Тайны вызывают тревогу и в то же время приносят спокойствие, если мы касаемся их только в рамках особых ритуалов и только в особое время, и тогда тайна становится источником пророчеств.
Безумие и Ворон
Ворон далёк от безумия, но хорошо видит его сверху.
Ворон всегда вьётся. И всегда – над моею головой.
Он просто не может не виться. Это – его судьба.
Ворон на суку сидит и «грызёт своя нога». И это – тоже его судьба.
Ворон вьёт гнездо на виселице. Если нет виселиц, ему негде вить гнёзда.
Воронов всегда два. Даже если он один. И они садятся на плечи синего плаща, даже если он висит на вешалке. И они кричат: один хрипло – «Х!», другой, протяжно – «М!».
Безумный Эдгар видел ворона на бюсте Паллады, и это ещё больше сводило его с ума.
Любой ворон должен отправляться в путешествия. Далёкие, опасные и безумные. В полном одиночестве или вместе со зверем, человеком или духом. Одному – сложней, но в компании – страшней.
Ворон ворону глаз не выклюет – не потому, что они солидарны, а потому, что глаз ворона ядовит, и тот, кто съест его глаз, навеки ослепнет и потеряет надежду.
Ворон разговаривает ночью и кричит днём. И крик ворона безумней и громче, чем крик ястреба.
Безумие и драконы
Драконы – вестники безумия. Они прилетают и садятся на подоконник, чтобы поведать, что кого-то охватило безумие.
Их древний гортанный язык сейчас уже мало кто понимает. Но было время, время Зелёных Холмов, когда его понимали и духи, и люди, и звери.

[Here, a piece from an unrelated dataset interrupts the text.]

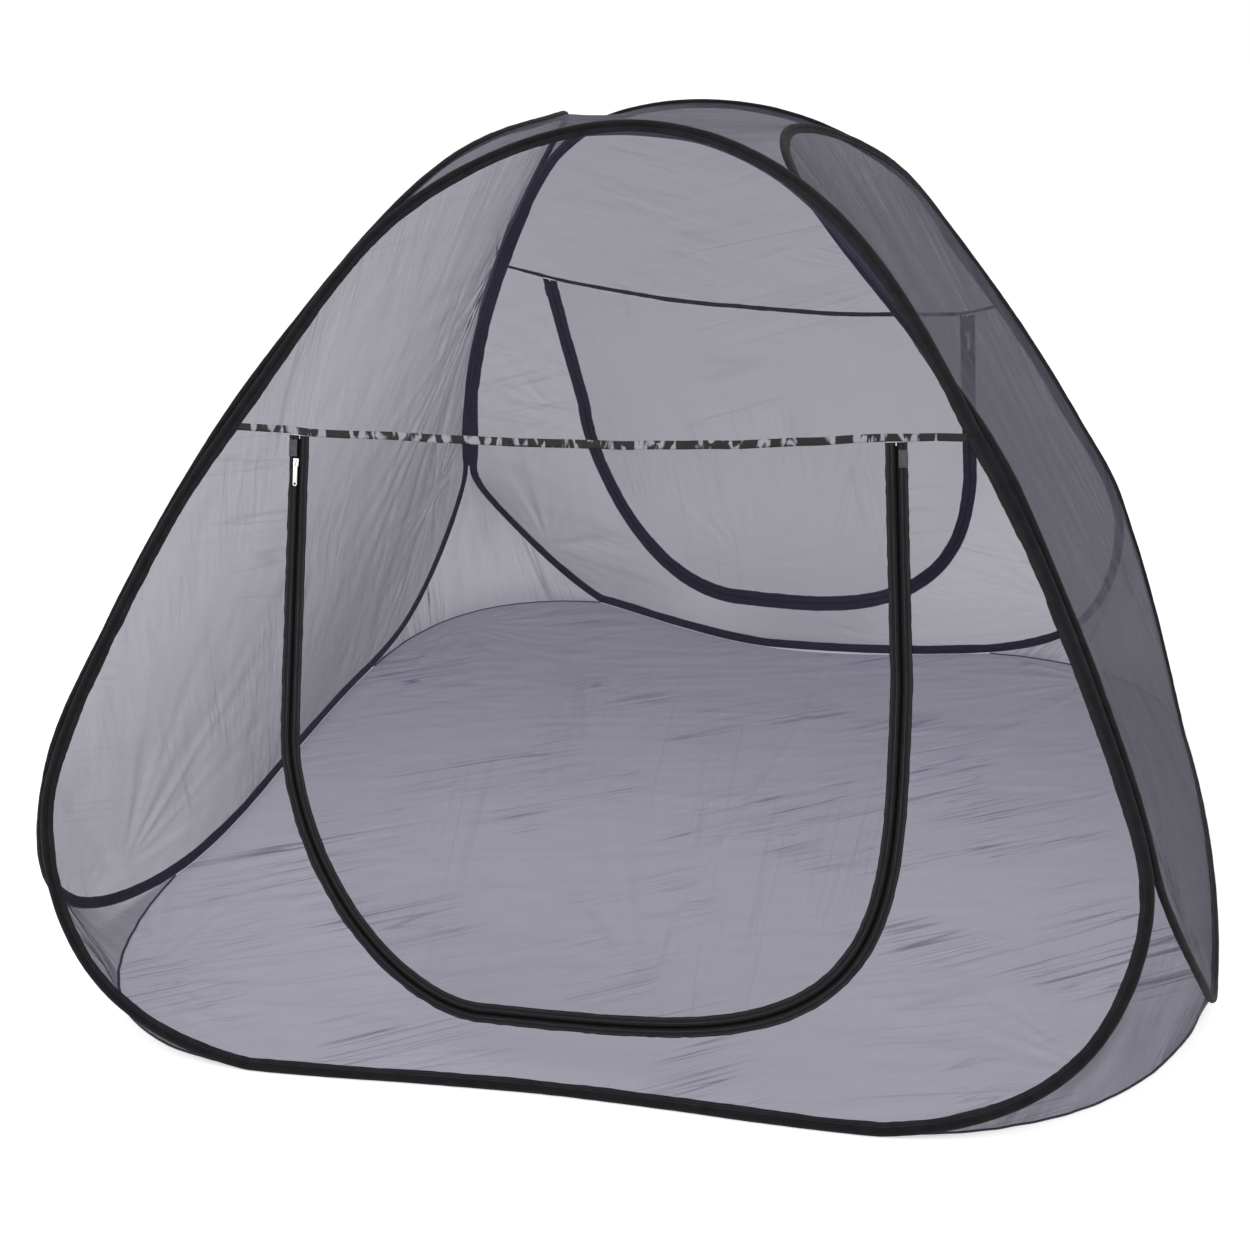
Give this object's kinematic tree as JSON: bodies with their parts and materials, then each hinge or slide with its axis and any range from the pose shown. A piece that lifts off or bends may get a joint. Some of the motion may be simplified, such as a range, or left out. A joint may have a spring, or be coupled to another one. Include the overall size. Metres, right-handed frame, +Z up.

Современные гуманитарные науки слишком мало интересуются драконами, и здесь восполнению лакун не может помочь никакой «Трактат о Драконах». Даже если известно, что «красота несчастных влюблённых Драконов обычно недоступна человеческому пониманию, перед исследователем встаёт непреодолимый барьер незнания, похожий на кирпичную стену.
Известно, что Георгий вовсе не убивает дракона/змия, а кормит его с кончика копья веганской колбасой, ибо он – отец этого дракона (Змей Горыныч/Гораныч = Змей Юрьевич/Георгиевич), и несёт некую ответственность за наследственное безумие Змия.